● Data
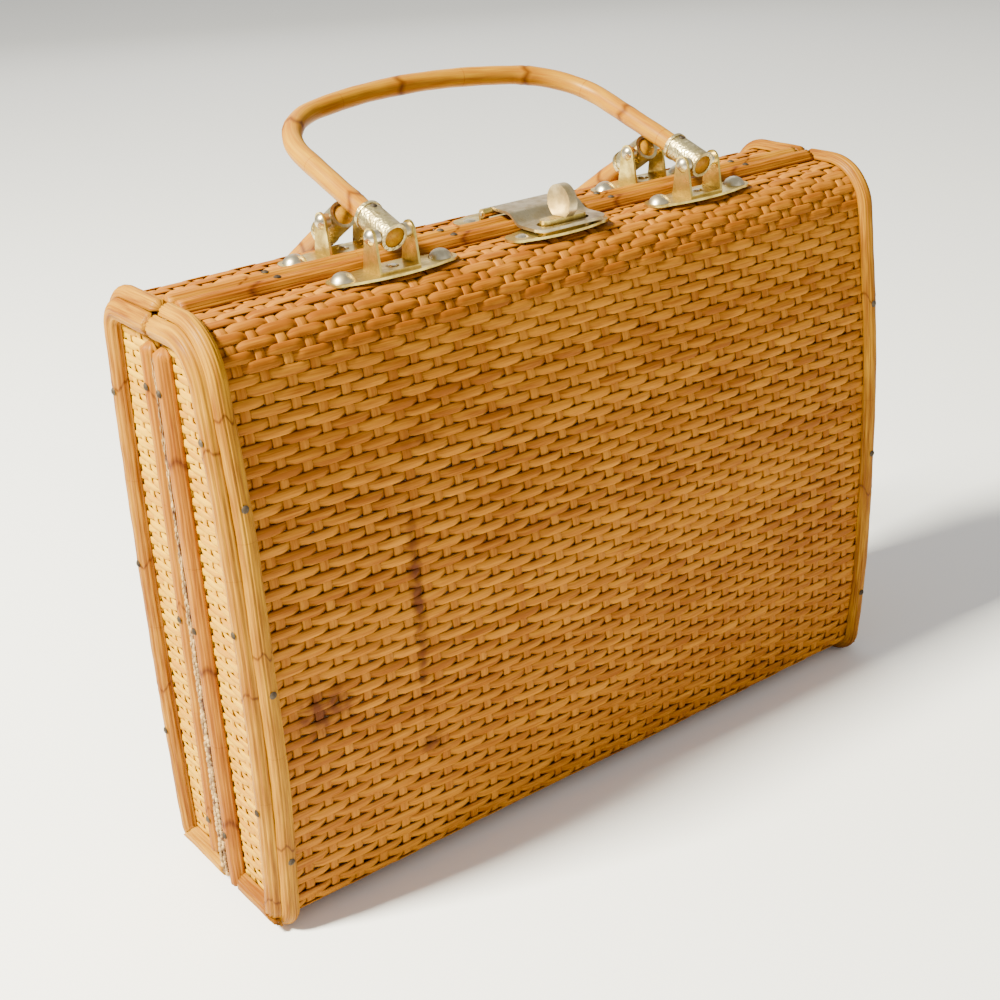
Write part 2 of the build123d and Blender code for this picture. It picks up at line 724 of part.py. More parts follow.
# ------------------------------------------------------------------ bottom hinges

def hinge_leaf(outer_knuckles):
    """Leaf of a small butt hinge, drawn on the rear tray's rim."""
    third = hinge_length / 3
    leaf_rear = rim_gap - hinge_seat_gap
    plate = block(-hinge_length / 2, hinge_length / 2, leaf_rear - hinge_leaf_thickness, leaf_rear,
                  hinge_z, hinge_leaf_top)
    clear = hinge_barrel_radius + hinge_knuckle_gap
    if outer_knuckles:
        spans = [(-hinge_length / 2, -third / 2), (third / 2, hinge_length / 2)]
        gaps = [(-third / 2 - hinge_knuckle_gap, third / 2 + hinge_knuckle_gap)]
    else:
        spans = [(-third / 2, third / 2)]
        gaps = [(-hinge_length / 2 - 1, -third / 2 + hinge_knuckle_gap),
                (third / 2 - hinge_knuckle_gap, hinge_length / 2 + 1)]
    leaf = plate
    for low, high in spans:
        leaf = leaf + round_bar(hinge_barrel_radius, (low, 0, hinge_z), (high, 0, hinge_z))
    for low, high in gaps:
        leaf = leaf - block(low, high, -5, 5, 0, hinge_z + clear)
    leaf = leaf - round_bar(hinge_pin_radius + hinge_pin_gap, (-20, 0, hinge_z), (20, 0, hinge_z))
    for offset in (-hinge_nail_spacing / 2, hinge_nail_spacing / 2):
        leaf = leaf - round_bar(nail_hole_radius, (offset, -5, hinge_nail_z), (offset, 5, hinge_nail_z))
    return leaf


def hinge_nails():
    """Small nails through one leaf into the rim hoop, heads flush in the gap."""
    nails = []
    for x in (-hinge_x, hinge_x):
        for offset in (-hinge_nail_spacing / 2, hinge_nail_spacing / 2):
            u = rim_gap - hinge_seat_gap - hinge_leaf_thickness
            nails.append(headed_pin((x + offset, u, hinge_nail_z), (0, -1, 0), nail_shank_radius,
                                    hinge_nail_length, hinge_nail_head_radius, hinge_nail_head_height))
    return nails


def hinge_nail_holes():
    holes = []
    for x in (-hinge_x, hinge_x):
        for offset in (-hinge_nail_spacing / 2, hinge_nail_spacing / 2):
            holes.append(round_bar(nail_hole_radius, (x + offset, 0, hinge_nail_z),
                                   (x + offset, rim_gap + hinge_nail_length + nail_tip_gap, hinge_nail_z)))
    return holes


# ------------------------------------------------------------------ assembly

def tray(name, outline, side):
    """All the pieces of one tray, keyed by node name; the front tray is the rear one reflected."""
    places = pole_nails(outline)
    holes = nail_holes(places)
    rivets_x = []
    for x in (-handle_spacing / 2, handle_spacing / 2):
        rivets_x.extend([x - rivet_spacing / 2, x, x + rivet_spacing / 2])
    rivets_x.extend(lock_rivets_x)
    rivet_holes = [rivet_hole(x) for x in rivets_x]
    pole_top = top_z - end_pole_width - rim_pole_end_gap
    if side < 0:
        rim_low = bottom_z + front_rim_foot_gap
        bottom_inner = rim_pole_centre_u(bottom_z) + end_pole_width / 2 + seat_gap
    else:
        rim_low = bottom_z + end_pole_width + seat_gap
        bottom_inner = rim_gap
    pieces = {
        "woven_face": [woven_face(outline) - holes - rivet_holes],
        "woven_ends": [wall - holes for wall in woven_ends(outline)],
        "right_face_pole": [face_pole(outline) - holes],
        "right_end_pole": [end_pole(outline) - holes],
        "bottom_end_poles": both_ends(bottom_end_pole(outline, bottom_inner)),
        "top_rim_pole": [top_rim_pole() - holes],
        "end_rim_poles": [pole - holes for pole in both_ends(end_rim_pole(rim_low, pole_top))],
        "bottom_rim_pole": [bottom_rim_pole()],
        "rim_hoop": [rim_hoop() - holes - hinge_nail_holes()],
        "frame_rods": [rod - holes for rod in both_ends(frame_rod(outline))],
        "top_batten": [top_batten(outline) - rivet_holes],
        "lining": [lining(outline)],
        "braid": [braid()],
        "hinge_leaves": [Pos(x, 0, 0) * hinge_leaf(side > 0) for x in (-hinge_x, hinge_x)],
        "hinge_nails": hinge_nails(),
    }
    pieces["left_face_pole"] = [mirror(pieces["right_face_pole"][0], Plane.YZ)]
    pieces["left_end_pole"] = [mirror(pieces["right_end_pole"][0], Plane.YZ)]
    nails = []
    for base, way in places:
        nail = headed_pin(base, way, nail_shank_radius, nail_length, nail_head_radius,
                          nail_head_height)
        nails.extend(both_ends(nail))
    pieces["pole_nails"] = nails
    spots = (-handle_spacing / 2, handle_spacing / 2)
    pieces["handle_plates"] = [handle_plate(x) for x in spots]
    pieces["clevises"] = [clevis(x) for x in spots]
    pieces["handle_pins"] = [pivot_pin(x) for x in spots]
    pieces["pivot_washers"] = pivot_washers(spots[0]) + pivot_washers(spots[1])
    domes = []
    for x in spots:
        for offset in (-rivet_spacing / 2, rivet_spacing / 2):
            domes.append(through_rivet(x + offset, plate_top_z, rivet_head_radius, rivet_head_height))
    for x in lock_rivets_x:
        domes.append(through_rivet(x, plate_top_z, lock_rivet_head_radius, lock_rivet_head_height))
    pieces["dome_rivets"] = domes
    flat_z = plate_top_z + clevis_thickness
    pieces["clevis_rivets"] = [through_rivet(x, flat_z, clevis_rivet_head_radius, clevis_rivet_head_height)
                               for x in spots]
    named = {}
    for key, solids in pieces.items():
        if side < 0:
            solids = [mirror(solid, Plane.XZ) for solid in solids]
        named[name + "_" + key] = solids
    return named


def handle(name, side, angle):
    return {
        name + "_handle_rod": [place_handle(handle_rod(), side, angle)],
        name + "_ferrules": [place_handle(part, side, angle) for part in ferrules()],
        name + "_ferrule_nails": [place_handle(part, side, angle) for part in ferrule_nails()],
    }


nodes = {}
nodes.update(tray("front", front_outline, -1))
nodes.update(tray("rear", rear_outline, 1))
nodes.update(handle("front", -1, front_handle_angle))
nodes.update(handle("rear", 1, rear_handle_angle))
nodes["lock_plate"] = [lock_plate()]
nodes["turn_knob"] = [turn_knob()]
nodes["hasp_base"] = [hasp_base()]
nodes["hasp_pin"] = [hasp_pin()]
nodes["hasp_plate"] = [hasp_plate()]
hinge_pin_reach = hinge_length / 2 + hinge_pin_overhang
nodes["hinge_pins"] = [round_bar(hinge_pin_radius, (x - hinge_pin_reach, 0, hinge_z),
                                 (x + hinge_pin_reach, 0, hinge_z)) for x in (-hinge_x, hinge_x)]

os.makedirs("parts", exist_ok=True)
for node, solids in nodes.items():
    export_step(Compound(children=solids) if len(solids) > 1 else solids[0], "parts/" + node + ".step")
print(len(nodes), "nodes")
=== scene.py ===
import bpy
import math
import random
import numpy as np
from mathutils import Matrix, Vector


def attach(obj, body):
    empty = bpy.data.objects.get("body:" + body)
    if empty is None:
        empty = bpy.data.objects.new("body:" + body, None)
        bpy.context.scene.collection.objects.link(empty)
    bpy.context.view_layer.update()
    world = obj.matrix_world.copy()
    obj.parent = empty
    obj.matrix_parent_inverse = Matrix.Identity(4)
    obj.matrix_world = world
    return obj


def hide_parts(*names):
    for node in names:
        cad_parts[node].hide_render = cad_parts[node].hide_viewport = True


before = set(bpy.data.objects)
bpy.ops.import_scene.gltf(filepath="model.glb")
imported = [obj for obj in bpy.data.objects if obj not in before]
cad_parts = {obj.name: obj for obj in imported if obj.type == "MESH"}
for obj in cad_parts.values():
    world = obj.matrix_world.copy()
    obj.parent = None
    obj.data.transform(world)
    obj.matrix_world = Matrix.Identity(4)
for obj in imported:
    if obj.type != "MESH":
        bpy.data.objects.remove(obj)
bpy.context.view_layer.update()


# ---------------------------------------------------------------- studio
# The bag stands on a pale floor under one strong warm light from the upper left, a
# little behind it. Two weak broad lights fill the front and the back.
floor_mesh = bpy.data.meshes.new("studio_floor")
floor_half = 6.0
floor_corners = [(x * floor_half, y * floor_half, 0) for x, y in ((-1, -1), (1, -1), (1, 1), (-1, 1))]
floor_mesh.from_pydata(floor_corners, [], [(0, 1, 2, 3)])
floor = bpy.data.objects.new("studio_floor", floor_mesh)
bpy.context.collection.objects.link(floor)
floor_paint = bpy.data.materials.new("pale_floor")
floor_paint.use_nodes = True
floor_shader = floor_paint.node_tree.nodes["Principled BSDF"]
floor_shader.inputs["Base Color"].default_value = (0.93, 0.93, 0.92, 1)
floor_shader.inputs["Roughness"].default_value = 0.9
floor_mesh.materials.append(floor_paint)


def soft_light(name, place, target, size, watts, colour):
    lamp = bpy.data.lights.new(name, "AREA")
    lamp.size = size
    lamp.energy = watts
    lamp.color = colour
    holder = bpy.data.objects.new(name, lamp)
    holder.location = place
    holder.rotation_euler = (Vector(target) - Vector(place)).to_track_quat("-Z", "Y").to_euler()
    bpy.context.collection.objects.link(holder)


bag_middle = (0.0, 0.0, 0.13)
soft_light("key_light", (-1.2, 0.20, 1.45), bag_middle, 0.32, 185, (1.0, 0.97, 0.80))
soft_light("front_fill", (0.2, -1.9, 0.9), bag_middle, 2.2, 6.8, (1.0, 0.95, 0.88))
soft_light("back_fill", (0.9, 1.7, 1.2), bag_middle, 1.8, 10, (1.0, 0.98, 0.95))
world = bpy.data.worlds.new("studio")
world.use_nodes = True
room_light = world.node_tree.nodes["Background"]
room_light.inputs["Color"].default_value = (1.0, 0.99, 0.97, 1)
room_light.inputs["Strength"].default_value = 0.55
bpy.context.scene.world = world

camera = bpy.data.objects.new("camera", bpy.data.cameras.new("camera"))
camera_azimuth = math.radians(-36.25)
camera_elevation = math.radians(24.47)
camera_roll = math.radians(-2.88)
camera_place = (-0.38050, -0.49027, 0.40392)
look = Vector((-math.sin(camera_azimuth) * math.cos(camera_elevation),
               math.cos(camera_azimuth) * math.cos(camera_elevation), -math.sin(camera_elevation)))
level = look.cross(Vector((0, 0, 1))).normalized()
rise = level.cross(look)
right = level * math.cos(camera_roll) + rise * math.sin(camera_roll)
up = rise * math.cos(camera_roll) - level * math.sin(camera_roll)
camera_turn = Matrix((right, up, -look)).transposed().to_4x4()
camera.matrix_world = Matrix.Translation(camera_place) @ camera_turn
camera.data.lens = 56.65
camera.data.sensor_width = 36.0
bpy.context.collection.objects.link(camera)
bpy.context.scene.camera = camera


# ---------------------------------------------------------------- woven faces
# Each tray's face is one mat of flat cane: reeds run along the bag, over and under
# upright stakes, and the mat is bent over the top, down the face and under the bottom.
mm = 0.001
half_length = 165.0 * mm
top_z = 243.0 * mm
bottom_z = 3.6 * mm
rim_gap = 1.5 * mm
foot_radius = 9.0 * mm
mat_thickness = 2.2 * mm
tray_side = {"front": -1, "rear": 1}


def run_along(points):
    """Distance travelled from the first point to each."""
    steps = np.linalg.norm(np.diff(points, axis=0), axis=1)
    return np.concatenate(([0.0], np.cumsum(steps)))


def unit(rows):
    return rows / np.linalg.norm(rows, axis=1)[:, None]


same_point = 1e-7
flat_points = 12
arc_points = 60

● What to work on
Please write out exactly the lines from the start of the data through the line that contains "return holes", both ends included, and nothing else.

● Solution
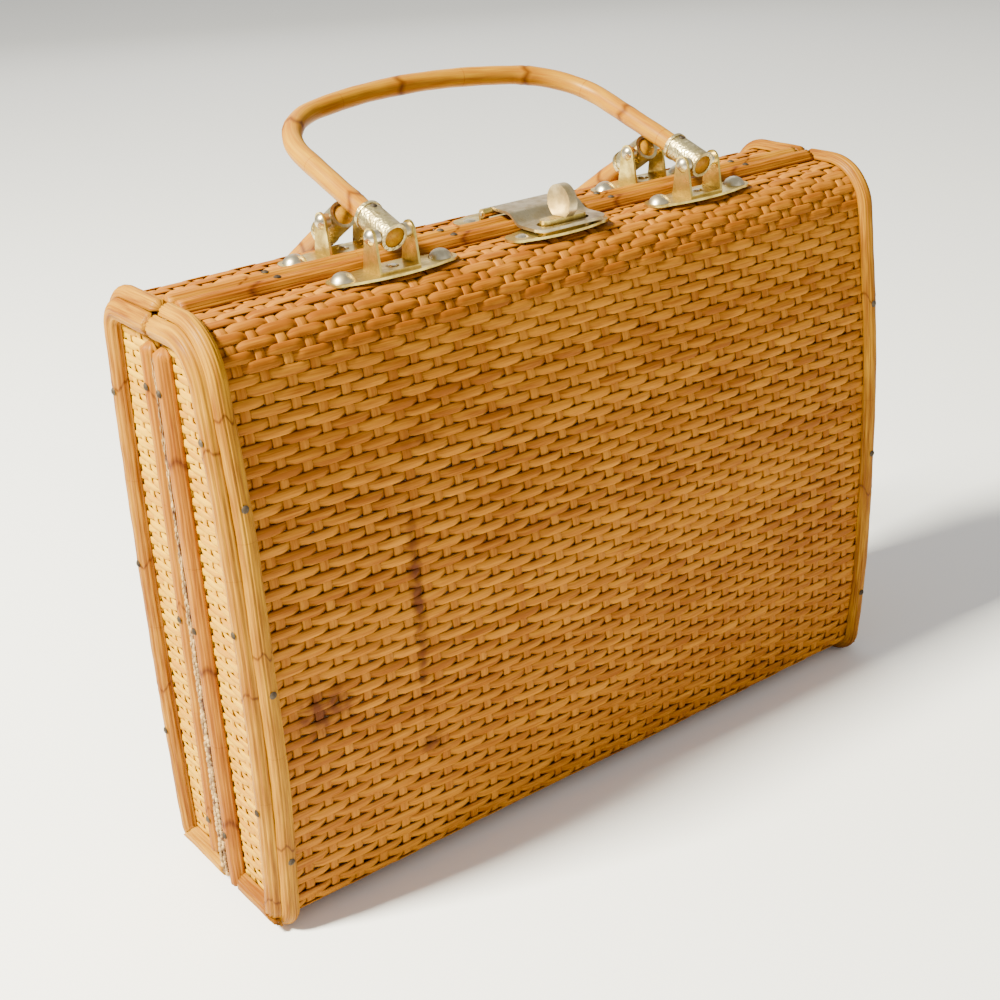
Write part 2 of the build123d and Blender code for this picture. It picks up at line 724 of part.py. More parts follow.
# ------------------------------------------------------------------ bottom hinges

def hinge_leaf(outer_knuckles):
    """Leaf of a small butt hinge, drawn on the rear tray's rim."""
    third = hinge_length / 3
    leaf_rear = rim_gap - hinge_seat_gap
    plate = block(-hinge_length / 2, hinge_length / 2, leaf_rear - hinge_leaf_thickness, leaf_rear,
                  hinge_z, hinge_leaf_top)
    clear = hinge_barrel_radius + hinge_knuckle_gap
    if outer_knuckles:
        spans = [(-hinge_length / 2, -third / 2), (third / 2, hinge_length / 2)]
        gaps = [(-third / 2 - hinge_knuckle_gap, third / 2 + hinge_knuckle_gap)]
    else:
        spans = [(-third / 2, third / 2)]
        gaps = [(-hinge_length / 2 - 1, -third / 2 + hinge_knuckle_gap),
                (third / 2 - hinge_knuckle_gap, hinge_length / 2 + 1)]
    leaf = plate
    for low, high in spans:
        leaf = leaf + round_bar(hinge_barrel_radius, (low, 0, hinge_z), (high, 0, hinge_z))
    for low, high in gaps:
        leaf = leaf - block(low, high, -5, 5, 0, hinge_z + clear)
    leaf = leaf - round_bar(hinge_pin_radius + hinge_pin_gap, (-20, 0, hinge_z), (20, 0, hinge_z))
    for offset in (-hinge_nail_spacing / 2, hinge_nail_spacing / 2):
        leaf = leaf - round_bar(nail_hole_radius, (offset, -5, hinge_nail_z), (offset, 5, hinge_nail_z))
    return leaf


def hinge_nails():
    """Small nails through one leaf into the rim hoop, heads flush in the gap."""
    nails = []
    for x in (-hinge_x, hinge_x):
        for offset in (-hinge_nail_spacing / 2, hinge_nail_spacing / 2):
            u = rim_gap - hinge_seat_gap - hinge_leaf_thickness
            nails.append(headed_pin((x + offset, u, hinge_nail_z), (0, -1, 0), nail_shank_radius,
                                    hinge_nail_length, hinge_nail_head_radius, hinge_nail_head_height))
    return nails


def hinge_nail_holes():
    holes = []
    for x in (-hinge_x, hinge_x):
        for offset in (-hinge_nail_spacing / 2, hinge_nail_spacing / 2):
            holes.append(round_bar(nail_hole_radius, (x + offset, 0, hinge_nail_z),
                                   (x + offset, rim_gap + hinge_nail_length + nail_tip_gap, hinge_nail_z)))
    return holes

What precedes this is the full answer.